Días atrás me comentaba un periodista en Madrid que la gran crisis sectorial no es la del ladrillo, sino la que afecta a los medios de comunicación. Acaso ha llegado el momento de que los periódicos, las emisoras de radio y los canales de televisión tengan que sobrevivir de la misma forma en que lo hacen las orquestas sinfónicas o los ballets de prestigio: mediante subvenciones públicas otorgadas de forma permanente. O eso, o la desaparición. Ciertamente, en los últimos años se ha producido un auge insensato de empresas relacionadas con la información. De acuerdo que no podíamos seguir por la vida con dos pelucas, pero tampoco calvos. Y vamos camino de quedarnos bastante calvos si la sociedad no es consciente de lo que vamos a perder. ¿Y qué vamos a perder? Tal vez lo más procedente sería preguntar a qué época de la historia vamos a regresar si nos quedamos sin medios de comunicación. Ni siquiera al siglo XIX; en realidad, ni siquiera al XVIII, sino un poco más atrás. Aunque ya en la Roma de los romanos existían las actas públicas para transmitir noticias, la prensa como la conocemos hoy nació en Inglaterra en 1702; desde entonces podemos saber lo que ocurre no sólo en nuestra calle o en el itinerario, más o menos largo, que media entre nuestra casa y el lugar de trabajo, sino también lo que acontece en el pueblo de más allá. Dicho de otra forma, hoy, sumidos todos en una crisis fuerte, resulta tentador para las empresas en general prescindir de la publicidad porque a corto plazo eso no se nota. Todo fumador incorregible está convencido de que el tabaco es inocuo porque un solo cigarrillo no lo mata. A la larga, sin embargo, mi amiga la que me llamó a las diez menos diez de un sábado tendrá que conformarse con presentaciones a las que vayan las personas, posiblemente no más de dos docenas, a las que haya podido convocar por teléfono. Y lo mismo le aguarda a quien quiera dar a conocer un libro, o un acto cultural, o lo que sea. Salvo, claro está, que en su más absoluta ingenuidad alguien piense que Televisión Española enviará un equipo desde Madrid -o mismamente desde Las Palmas, que es donde se corta el bacalao regional- para cubrir el "evento".

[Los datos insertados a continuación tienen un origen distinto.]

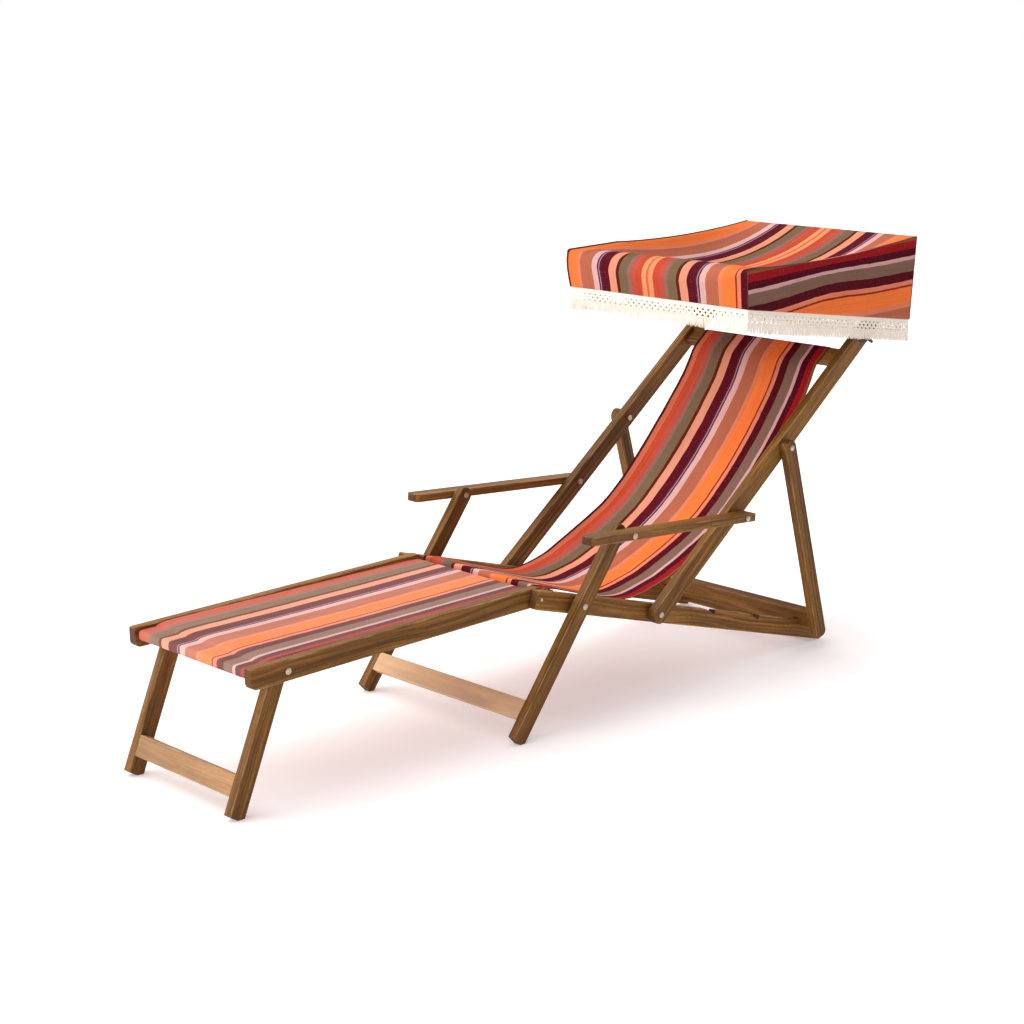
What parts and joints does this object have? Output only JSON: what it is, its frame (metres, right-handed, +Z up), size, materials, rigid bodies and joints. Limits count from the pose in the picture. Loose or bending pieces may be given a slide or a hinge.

Como colofón a lo anterior quiero comentarles una carta remitida por un joven licenciado en Comunicación Audiovisual -eso me dice- que termina Periodismo en la Universidad de La Laguna y no encuentra trabajo. Afirma que está cansado de dejar su currículo aquí y allá, sin resultado alguno, y me pide consejo. Vamos allá. El 5 de enero de este año publicó "The Wall Street Journal" la lista de los 200 mejores -y peores- trabajos en Estados Unidos, según criterios de entorno laboral, ingresos económicos, salidas profesionales, demanda de cada ocupación y estrés ocasionado. La profesión de periodista ocupa el puesto 184. Mal asunto, desde luego, pero los escritores técnicos especializados están muchísimo mejor: están en la decimotercera posición, por delante incluso de los ingenieros industriales. Lo cual me lleva a dos conclusiones: una, los medios de comunicación sufren un castigo económico que no se merecen y que van a pagar a medio y largo plazo quienes inconscientemente lo están causando; dos, quizá el castigo no sea tan malo si lograr barrer a muchos charlatanes con un micrófono en la mano que viven de esparcir la alarma social apenas caen cuatro gotas, o a tipos caducos que se ponen a escribir de las cualidades de una encuesta sin tener ni puta idea de lo que es, verbigracia, la teoría de muestras.